Before ascending bodily into heaven, the Lord Jesus gave this command: “Make disciples of all nations baptizing them in the name of the Father and of the Son and of the Holy Spirit…” (Matt. 28:19). The Apostle Paul writes: “[A]ccording to [God our Savior’s] mercy He saved us, through the washing of regeneration and renewing of the Holy Spirit, whom He poured out on us abundantly through Jesus Christ our Savior” (Titus 3:5-6).
The blessing of water that takes place in and outside the Orthodox churches on the Feast of Theophany (January 6; e.g., at a local river or lake) is the same blessing for the water set aside for every baptism in the Church. In the Church, water becomes not only the means for the spiritual rebirth in Holy Baptism, but a means of blessing every aspect of our lives. “You will draw water with gladness from the wells of salvation. In that day, you will say, ‘Praise the Lord; call upon His name. Declare His glorious things among the Gentiles and make mention that His name is exalted” (Isa. 12:3-4).
Following the Feast of Theophany – literally, the “appearance of God” the Holy Trinity at Christ’s baptism – water blessed in the Church is available for the faithful to drink and sprinkle about their homes for spiritual cleansing, As baptized Christians, every aspect of our lives is to receive the blessing of baptism, that is, purification from sin and evil and dedication to the service of God. After the Feast of Theophany the Priest blesses homes with the Holy Water praying and conversing with Christian families as their households are now little churches by the grace of God.

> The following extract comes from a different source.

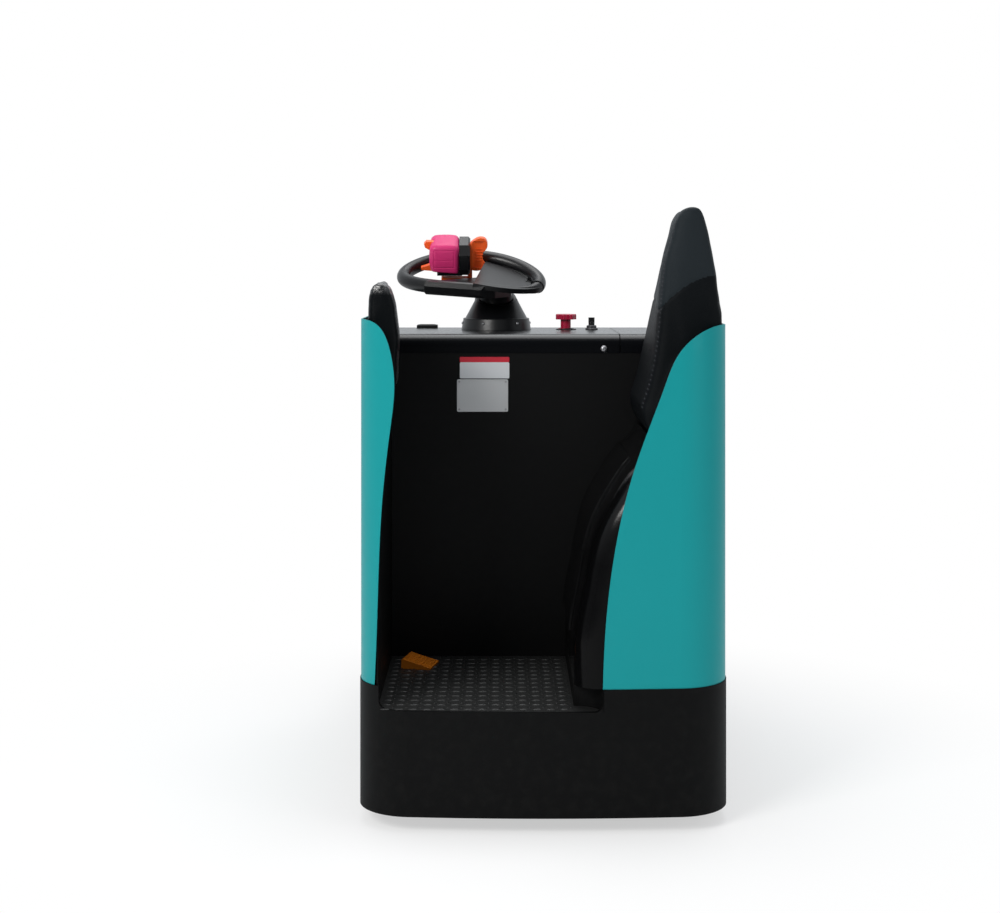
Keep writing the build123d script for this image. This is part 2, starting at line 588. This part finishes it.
def loop_half(start):
    """Half of the loop's tube, swept along its centre line from one wing tip to the other"""
    path = []
    for step in range(LOOP_POINTS // 2 + 1):
        turn = start + 2 * math.pi * step / LOOP_POINTS
        path.append((LOOP_A * math.cos(turn), LOOP_B * math.sin(turn), -LOOP_DROOP * math.cos(turn) ** 2))
    with BuildPart(mode=Mode.PRIVATE) as half:
        with BuildLine():
            Spline(*path)
        with BuildSketch(Plane(origin=path[0], x_dir=(1, 0, 0), z_dir=(0, math.cos(start), 0))):
            Circle(LOOP_TUBE)
        sweep()
    return half.part


# The tube stops at the right wing tip: from there to the arm the hub's web is the rim
with BuildPart() as steering_loop:
    add(loop_half(0))
    add(loop_half(math.pi))
    add(box(LOOP_OPEN, 260, -220, LOOP_END, -70, 70), mode=Mode.SUBTRACT)
loop_shape = loop_centre * steering_loop.part
save(loop_shape, "steering_loop")

# Hub arm: a blocky arm from the near rim to the hub, its section swept along U and trimmed in plan
ARM_PLAN = [(-100, -124), (-94, -92), (-62, -70), (-14, -10), (20, 25), (50, 56), (66, 60), (112, 30),
            (112, -30), (80, -90), (48, -124)]
ARM_SECTION = [(-123, -8), (-123, 9), (-113, 19), (-10, -13), (62, -32), (62, -46), (-30, -46), (-112, -19)]
WEB_T = 13.0
WEB_TOP = 15.0
WEB_FALL_U = 0.17
WEB_FALL_V = 0.125
WEB_LEFT = 24.0
SLIT = 12.0
web_plane = Plane(origin=(0, 0, WEB_TOP - WEB_T), x_dir=(1, 0, -WEB_FALL_U), z_dir=(WEB_FALL_U, WEB_FALL_V, 1))
with BuildPart() as arm_trim:
    with BuildSketch(Plane.XY.offset(-60)):
        with BuildLine():
            Polyline(*ARM_PLAN, close=True)
        make_face()
    extrude(amount=100)
with BuildPart() as hub_arm:
    with BuildSketch(Plane.YZ.offset(-110)):
        with BuildLine():
            Polyline(*ARM_SECTION, close=True)
        make_face()
    extrude(amount=240)
    add(arm_trim.part, mode=Mode.INTERSECT)
web_far = Ellipse(LOOP_A - LOOP_TUBE - SLIT, LOOP_B - LOOP_TUBE - SLIT)
web_near = Ellipse(LOOP_A + LOOP_TUBE - 2, LOOP_B + LOOP_TUBE - 2) & (Pos(0, -LOOP_B - 15) * Rectangle(500, 2 * LOOP_B))
web_face = (web_far + web_near) & (Pos(WEB_LEFT + LOOP_A, 0) * Rectangle(2 * LOOP_A, 4 * LOOP_B))
hub_web = extrude(web_plane * web_face, WEB_T)
with BuildPart() as steering_hub:
    add(loop_centre * hub_arm.part)
    add(loop_centre * hub_web)
    with BuildSketch(head.offset(2)):
        Circle(NECK_R - 6)
    extrude(amount=LOOP_H - 11)
    with BuildSketch(head.offset(-26)):
        Circle(HEAD_PIN_R)
    extrude(amount=30)
    add(loop_shape, mode=Mode.SUBTRACT)
save(steering_hub.part.solids().sort_by(SortBy.VOLUME)[-1], "steering_hub")

# Control pod on the far rim: body, grip block and two thumb paddles, in the frame that isn't turned
POD_FRONT = 12.0
POD_BACK = 98.0
POD_LOW = -4.0
POD_TOP = 68.0
GRIP_LEFT = -106.0
GRIP_RIGHT = -32.0
BODY_RIGHT = -3.0
PADDLE_FRONT = 50.0
PADDLE_BACK = 64.0
pod_middle = (POD_FRONT + POD_BACK) / 2
with BuildPart() as pod_body:
    with BuildSketch(Plane.YZ.offset(GRIP_RIGHT + SEAT_GAP)):
        with BuildLine():
            Polyline((POD_FRONT + 4, POD_LOW - 10), (POD_FRONT, POD_LOW + 6), (POD_FRONT + 2, POD_TOP - 26),
                     (POD_FRONT + 22, POD_TOP - 4), (POD_BACK - 10, POD_TOP - 2), (POD_BACK, POD_TOP - 14),
                     (POD_BACK, POD_LOW - 10), close=True)
        make_face()
    extrude(amount=BODY_RIGHT - GRIP_RIGHT - SEAT_GAP)
    chamfer(pod_body.faces().sort_by(Axis.X)[-1].edges(), 5)
    add(box(GRIP_LEFT + 16, GRIP_RIGHT + 8, POD_FRONT + 4, POD_BACK - 6, POD_LOW - 12, POD_LOW - SEAT_GAP))
with BuildPart() as grip:
    with BuildSketch(Plane.XY.offset(POD_LOW)):
        with Locations(((GRIP_LEFT + GRIP_RIGHT) / 2, pod_middle)):
            RectangleRounded(GRIP_RIGHT - GRIP_LEFT, POD_BACK - POD_FRONT, 13)
    extrude(amount=POD_TOP - POD_LOW)
    fillet(grip.faces().sort_by(Axis.Z)[-1].edges(), 11)
    add(box(GRIP_LEFT - 5, GRIP_LEFT + 8 + SEAT_GAP, PADDLE_FRONT - SEAT_GAP, PADDLE_BACK + SEAT_GAP,
            POD_LOW - 5, POD_TOP + 5), mode=Mode.SUBTRACT)
control_pod = pod_frame * pod_body.part - loop_shape - steering_hub.part
grip_block = pod_frame * grip.part - loop_shape - steering_hub.part
save(control_pod.solids().sort_by(SortBy.VOLUME)[-1], "control_pod")
save(grip_block.solids().sort_by(SortBy.VOLUME)[-1], "grip_block")

# Right thumb paddle: a butterfly with a hollowed front and a bar that runs back under the pod
RIGHT_WING = [(-8, 27), (-1, 62), (11, 72), (25, 77), (37, 73), (43, 61), (41, 48), (33, 36), (29, 20),
              (32, 8), (38, -3), (30, -12), (11, -17), (-4, -11), (-6, 4)]
with BuildPart() as paddle_raw:
    with BuildSketch(Plane.XZ.offset(-PADDLE_FRONT)):
        with BuildLine():
            Spline(*RIGHT_WING, periodic=True)
        make_face()
    extrude(amount=-(PADDLE_BACK - PADDLE_FRONT))
    with Locations((20, PADDLE_FRONT - 21, 30)):
        Cylinder(27, 76, mode=Mode.SUBTRACT)
    add(box(-10, 2, PADDLE_FRONT + 2, PADDLE_BACK - 2, -40, -8))
    add(box(-80, 2, PADDLE_FRONT - 4, PADDLE_BACK - 2, -46, -37))
paddle_right = pod_frame * paddle_raw.part - pod_frame * pod_body.part - steering_hub.part
save(paddle_right.solids().sort_by(SortBy.VOLUME)[-1], "paddle_right")

# Left thumb paddle: a bar let into the grip block with one tip above and one below
UPPER_TIP = [(GRIP_LEFT + 8, 66), (GRIP_LEFT - 12, 67), (GRIP_LEFT - 19, 60), (GRIP_LEFT - 16, 50),
             (GRIP_LEFT, 40), (GRIP_LEFT + 8, 40)]
LOWER_TIP = [(GRIP_LEFT + 8, 4), (GRIP_LEFT, 2), (GRIP_LEFT - 14, -4), (GRIP_LEFT - 28, -8),
             (GRIP_LEFT - 27, -15), (GRIP_LEFT + 8, -18)]
with BuildPart() as paddle_raw:
    for tip in (UPPER_TIP, LOWER_TIP):
        add(across(tip, PADDLE_FRONT, PADDLE_BACK))
    add(box(GRIP_LEFT, GRIP_LEFT + 8, PADDLE_FRONT, PADDLE_BACK, -18, 66))
save(pod_frame * paddle_raw.part - loop_shape, "paddle_left")

# Small controls on the hood and the pedal on the step
STOP_X = HEAD_X + 183.0
STOP_Y = Y_WALL + 300.0
KEY_X = STOP_X + 68.0
with BuildPart() as emergency_stop:
    with Locations((STOP_X, STOP_Y, HOOD_TOP + 2)):
        Cylinder(20, 4)
    with Locations((STOP_X, STOP_Y, HOOD_TOP + 14)):
        Cylinder(13.5, 28)
    with BuildSketch(Plane.XY.offset(HOOD_TOP + 27)):
        with Locations((STOP_X, STOP_Y)):
            Circle(25)
        with Locations((STOP_X, STOP_Y)):
            with PolarLocations(22, 7):
                Circle(6)
    extrude(amount=14)
    fillet(emergency_stop.faces().sort_by(Axis.Z)[-1].edges(), 3)
save(emergency_stop, "emergency_stop")

with BuildPart() as key_switch:
    with Locations((KEY_X, STOP_Y, HOOD_TOP + 5)):
        Cylinder(13, 10)
    with Locations((KEY_X, STOP_Y, HOOD_TOP + 14)):
        Cylinder(8, 12)
    with Locations((KEY_X, STOP_Y, HOOD_TOP + 25)):
        Box(16, 6, 14)
save(key_switch, "key_switch")

CAP_X = HEAD_X - 186.0
with BuildPart() as hood_cap:
    add(box(CAP_X - 28, CAP_X + 28, Y_HOOD - 50, Y_HOOD - 12, HOOD_TOP, HOOD_TOP + 9))
    fillet(hood_cap.faces().sort_by(Axis.Z)[-1].edges(), 3)
save(hood_cap, "hood_cap")

# Pedal: a wedge turned in plan, its thin edge towards the middle of the step
PEDAL_X = RECESS_LEFT + 72.0
PEDAL_Y = Y_FRONT + 448.0
PEDAL_TURN = -12.0
pedal_section = [(-36, STEP_TOP), (36, STEP_TOP), (36, STEP_TOP + 4), (-33, STEP_TOP + 23),
                 (-36, STEP_TOP + 21)]
pedal = Pos(PEDAL_X, PEDAL_Y, 0) * Rot(0, 0, PEDAL_TURN) * across(pedal_section, -42, 42)
save(pedal, "pedal")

Our adoption as sons and daughters of God in Baptism results directly from God the Son becoming the Son of Man and revealing that connection at His own baptism. Thus Christmas forms one end and Theophany (the Baptism of Christ) the other end as the axis upon which our salvation turns in God’s design. This is the content of the Twelve Days of Christmas preparing us to experience the culminating mysteries of Christ: His suffering, crucifixion, resurrection, ascension, and pouring out of the Holy Spirit, that we continuously strive to become more and more like God by grace as He has become one of us by nature.